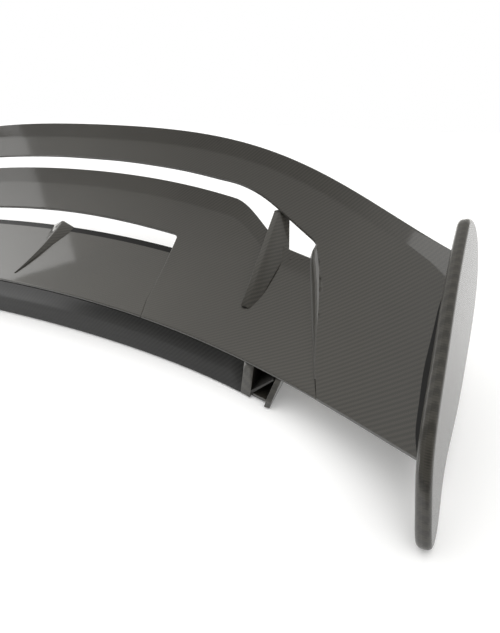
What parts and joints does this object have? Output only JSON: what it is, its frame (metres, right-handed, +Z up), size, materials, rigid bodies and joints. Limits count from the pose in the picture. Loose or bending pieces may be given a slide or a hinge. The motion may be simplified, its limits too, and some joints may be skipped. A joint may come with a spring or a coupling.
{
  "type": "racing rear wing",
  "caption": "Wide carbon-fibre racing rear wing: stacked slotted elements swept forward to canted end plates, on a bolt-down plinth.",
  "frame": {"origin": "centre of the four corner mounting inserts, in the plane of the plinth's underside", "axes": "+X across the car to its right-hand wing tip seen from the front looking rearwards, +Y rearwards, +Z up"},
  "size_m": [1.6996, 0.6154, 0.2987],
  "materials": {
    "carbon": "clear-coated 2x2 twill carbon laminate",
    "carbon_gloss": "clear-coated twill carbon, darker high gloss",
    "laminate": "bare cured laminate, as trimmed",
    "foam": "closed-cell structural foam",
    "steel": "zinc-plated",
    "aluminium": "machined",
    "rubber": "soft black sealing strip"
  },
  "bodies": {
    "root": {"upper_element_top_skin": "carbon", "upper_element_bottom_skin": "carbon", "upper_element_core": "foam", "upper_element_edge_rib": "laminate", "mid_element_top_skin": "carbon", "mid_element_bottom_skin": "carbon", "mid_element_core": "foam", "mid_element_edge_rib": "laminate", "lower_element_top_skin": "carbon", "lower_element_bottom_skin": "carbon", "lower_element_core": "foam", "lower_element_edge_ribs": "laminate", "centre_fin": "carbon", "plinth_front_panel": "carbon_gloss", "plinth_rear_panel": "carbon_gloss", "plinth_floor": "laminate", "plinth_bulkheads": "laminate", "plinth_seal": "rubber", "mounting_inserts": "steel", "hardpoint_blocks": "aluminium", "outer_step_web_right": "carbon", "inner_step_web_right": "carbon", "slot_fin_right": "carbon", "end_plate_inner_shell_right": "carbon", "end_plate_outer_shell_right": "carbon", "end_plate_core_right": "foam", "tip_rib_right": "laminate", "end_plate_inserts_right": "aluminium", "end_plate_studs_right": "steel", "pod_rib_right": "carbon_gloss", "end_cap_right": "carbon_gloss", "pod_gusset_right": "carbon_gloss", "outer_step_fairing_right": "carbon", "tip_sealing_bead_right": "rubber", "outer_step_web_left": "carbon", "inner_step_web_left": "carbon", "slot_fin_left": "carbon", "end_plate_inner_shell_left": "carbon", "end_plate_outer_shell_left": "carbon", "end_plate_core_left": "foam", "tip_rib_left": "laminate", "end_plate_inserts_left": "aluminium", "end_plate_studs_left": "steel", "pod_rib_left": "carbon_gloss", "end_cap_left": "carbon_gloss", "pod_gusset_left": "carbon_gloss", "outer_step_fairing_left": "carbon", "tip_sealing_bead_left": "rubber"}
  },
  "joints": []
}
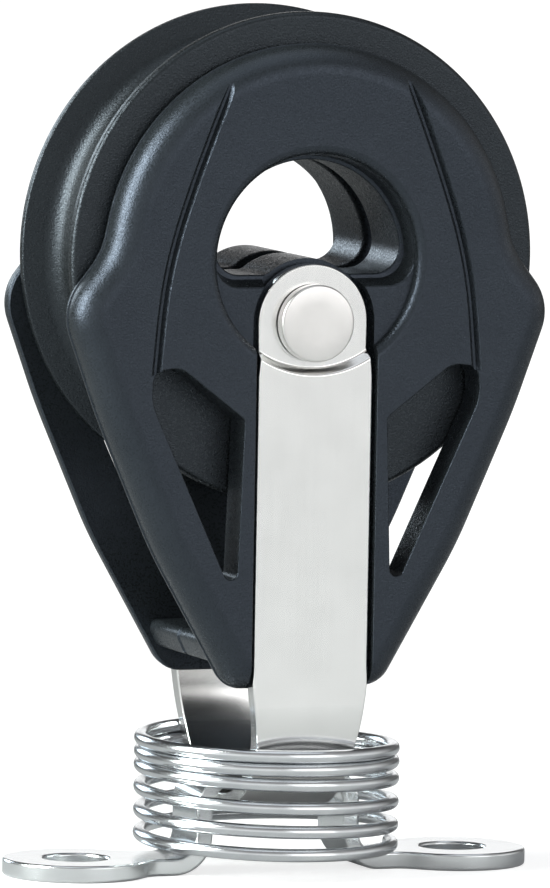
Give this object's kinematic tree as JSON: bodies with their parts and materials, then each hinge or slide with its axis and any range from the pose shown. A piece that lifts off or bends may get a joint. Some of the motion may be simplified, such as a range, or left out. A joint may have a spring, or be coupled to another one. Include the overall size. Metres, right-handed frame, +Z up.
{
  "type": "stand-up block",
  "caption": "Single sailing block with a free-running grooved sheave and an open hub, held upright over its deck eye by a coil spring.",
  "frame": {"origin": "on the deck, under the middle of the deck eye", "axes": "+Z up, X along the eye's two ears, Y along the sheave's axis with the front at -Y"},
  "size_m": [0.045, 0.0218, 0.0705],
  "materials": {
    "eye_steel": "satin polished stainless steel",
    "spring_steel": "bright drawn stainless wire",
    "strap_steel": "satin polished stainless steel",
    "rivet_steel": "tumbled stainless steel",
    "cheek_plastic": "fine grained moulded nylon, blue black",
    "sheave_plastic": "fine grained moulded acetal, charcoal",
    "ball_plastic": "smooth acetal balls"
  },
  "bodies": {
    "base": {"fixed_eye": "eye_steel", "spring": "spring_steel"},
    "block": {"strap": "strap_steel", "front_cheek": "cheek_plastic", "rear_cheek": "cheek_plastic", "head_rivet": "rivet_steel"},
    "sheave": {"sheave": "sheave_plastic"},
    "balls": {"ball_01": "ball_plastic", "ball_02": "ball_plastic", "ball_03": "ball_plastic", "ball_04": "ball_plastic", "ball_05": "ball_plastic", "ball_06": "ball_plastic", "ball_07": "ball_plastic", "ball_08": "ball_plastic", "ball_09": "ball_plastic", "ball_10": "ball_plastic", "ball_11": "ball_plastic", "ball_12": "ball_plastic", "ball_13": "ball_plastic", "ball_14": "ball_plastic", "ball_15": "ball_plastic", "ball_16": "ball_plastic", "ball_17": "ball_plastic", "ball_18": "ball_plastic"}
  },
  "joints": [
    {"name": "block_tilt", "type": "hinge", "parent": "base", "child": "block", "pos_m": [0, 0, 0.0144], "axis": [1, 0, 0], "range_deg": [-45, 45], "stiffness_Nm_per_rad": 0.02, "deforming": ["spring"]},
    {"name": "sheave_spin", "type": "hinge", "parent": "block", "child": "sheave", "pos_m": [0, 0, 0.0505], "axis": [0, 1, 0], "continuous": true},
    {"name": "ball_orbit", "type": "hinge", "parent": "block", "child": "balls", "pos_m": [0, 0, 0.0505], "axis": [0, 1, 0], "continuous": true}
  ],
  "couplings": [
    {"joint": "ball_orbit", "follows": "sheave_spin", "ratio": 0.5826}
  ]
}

::::

Problem details: Print all of the entries exactly as they are written.

Finished exercise:
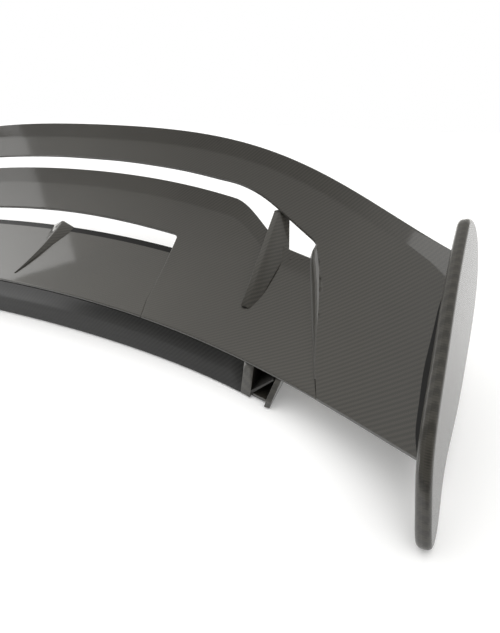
What parts and joints does this object have? Output only JSON: what it is, its frame (metres, right-handed, +Z up), size, materials, rigid bodies and joints. Limits count from the pose in the picture. Loose or bending pieces may be given a slide or a hinge. The motion may be simplified, its limits too, and some joints may be skipped. A joint may come with a spring or a coupling.
{
  "type": "racing rear wing",
  "caption": "Wide carbon-fibre racing rear wing: stacked slotted elements swept forward to canted end plates, on a bolt-down plinth.",
  "frame": {"origin": "centre of the four corner mounting inserts, in the plane of the plinth's underside", "axes": "+X across the car to its right-hand wing tip seen from the front looking rearwards, +Y rearwards, +Z up"},
  "size_m": [1.6996, 0.6154, 0.2987],
  "materials": {
    "carbon": "clear-coated 2x2 twill carbon laminate",
    "carbon_gloss": "clear-coated twill carbon, darker high gloss",
    "laminate": "bare cured laminate, as trimmed",
    "foam": "closed-cell structural foam",
    "steel": "zinc-plated",
    "aluminium": "machined",
    "rubber": "soft black sealing strip"
  },
  "bodies": {
    "root": {"upper_element_top_skin": "carbon", "upper_element_bottom_skin": "carbon", "upper_element_core": "foam", "upper_element_edge_rib": "laminate", "mid_element_top_skin": "carbon", "mid_element_bottom_skin": "carbon", "mid_element_core": "foam", "mid_element_edge_rib": "laminate", "lower_element_top_skin": "carbon", "lower_element_bottom_skin": "carbon", "lower_element_core": "foam", "lower_element_edge_ribs": "laminate", "centre_fin": "carbon", "plinth_front_panel": "carbon_gloss", "plinth_rear_panel": "carbon_gloss", "plinth_floor": "laminate", "plinth_bulkheads": "laminate", "plinth_seal": "rubber", "mounting_inserts": "steel", "hardpoint_blocks": "aluminium", "outer_step_web_right": "carbon", "inner_step_web_right": "carbon", "slot_fin_right": "carbon", "end_plate_inner_shell_right": "carbon", "end_plate_outer_shell_right": "carbon", "end_plate_core_right": "foam", "tip_rib_right": "laminate", "end_plate_inserts_right": "aluminium", "end_plate_studs_right": "steel", "pod_rib_right": "carbon_gloss", "end_cap_right": "carbon_gloss", "pod_gusset_right": "carbon_gloss", "outer_step_fairing_right": "carbon", "tip_sealing_bead_right": "rubber", "outer_step_web_left": "carbon", "inner_step_web_left": "carbon", "slot_fin_left": "carbon", "end_plate_inner_shell_left": "carbon", "end_plate_outer_shell_left": "carbon", "end_plate_core_left": "foam", "tip_rib_left": "laminate", "end_plate_inserts_left": "aluminium", "end_plate_studs_left": "steel", "pod_rib_left": "carbon_gloss", "end_cap_left": "carbon_gloss", "pod_gusset_left": "carbon_gloss", "outer_step_fairing_left": "carbon", "tip_sealing_bead_left": "rubber"}
  },
  "joints": []
}
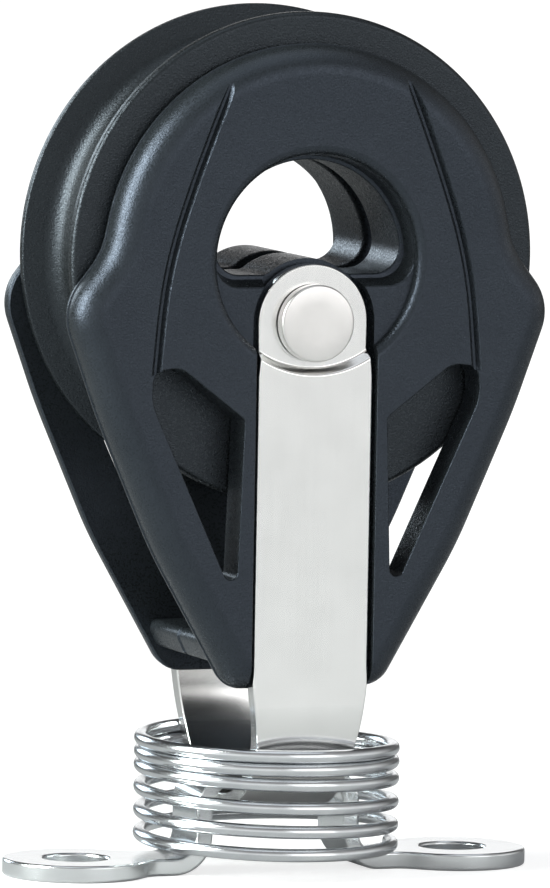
Give this object's kinematic tree as JSON: bodies with their parts and materials, then each hinge or slide with its axis and any range from the pose shown. A piece that lifts off or bends may get a joint. Some of the motion may be simplified, such as a range, or left out. A joint may have a spring, or be coupled to another one. Include the overall size. Metres, right-handed frame, +Z up.
{
  "type": "stand-up block",
  "caption": "Single sailing block with a free-running grooved sheave and an open hub, held upright over its deck eye by a coil spring.",
  "frame": {"origin": "on the deck, under the middle of the deck eye", "axes": "+Z up, X along the eye's two ears, Y along the sheave's axis with the front at -Y"},
  "size_m": [0.045, 0.0218, 0.0705],
  "materials": {
    "eye_steel": "satin polished stainless steel",
    "spring_steel": "bright drawn stainless wire",
    "strap_steel": "satin polished stainless steel",
    "rivet_steel": "tumbled stainless steel",
    "cheek_plastic": "fine grained moulded nylon, blue black",
    "sheave_plastic": "fine grained moulded acetal, charcoal",
    "ball_plastic": "smooth acetal balls"
  },
  "bodies": {
    "base": {"fixed_eye": "eye_steel", "spring": "spring_steel"},
    "block": {"strap": "strap_steel", "front_cheek": "cheek_plastic", "rear_cheek": "cheek_plastic", "head_rivet": "rivet_steel"},
    "sheave": {"sheave": "sheave_plastic"},
    "balls": {"ball_01": "ball_plastic", "ball_02": "ball_plastic", "ball_03": "ball_plastic", "ball_04": "ball_plastic", "ball_05": "ball_plastic", "ball_06": "ball_plastic", "ball_07": "ball_plastic", "ball_08": "ball_plastic", "ball_09": "ball_plastic", "ball_10": "ball_plastic", "ball_11": "ball_plastic", "ball_12": "ball_plastic", "ball_13": "ball_plastic", "ball_14": "ball_plastic", "ball_15": "ball_plastic", "ball_16": "ball_plastic", "ball_17": "ball_plastic", "ball_18": "ball_plastic"}
  },
  "joints": [
    {"name": "block_tilt", "type": "hinge", "parent": "base", "child": "block", "pos_m": [0, 0, 0.0144], "axis": [1, 0, 0], "range_deg": [-45, 45], "stiffness_Nm_per_rad": 0.02, "deforming": ["spring"]},
    {"name": "sheave_spin", "type": "hinge", "parent": "block", "child": "sheave", "pos_m": [0, 0, 0.0505], "axis": [0, 1, 0], "continuous": true},
    {"name": "ball_orbit", "type": "hinge", "parent": "block", "child": "balls", "pos_m": [0, 0, 0.0505], "axis": [0, 1, 0], "continuous": true}
  ],
  "couplings": [
    {"joint": "ball_orbit", "follows": "sheave_spin", "ratio": 0.5826}
  ]
}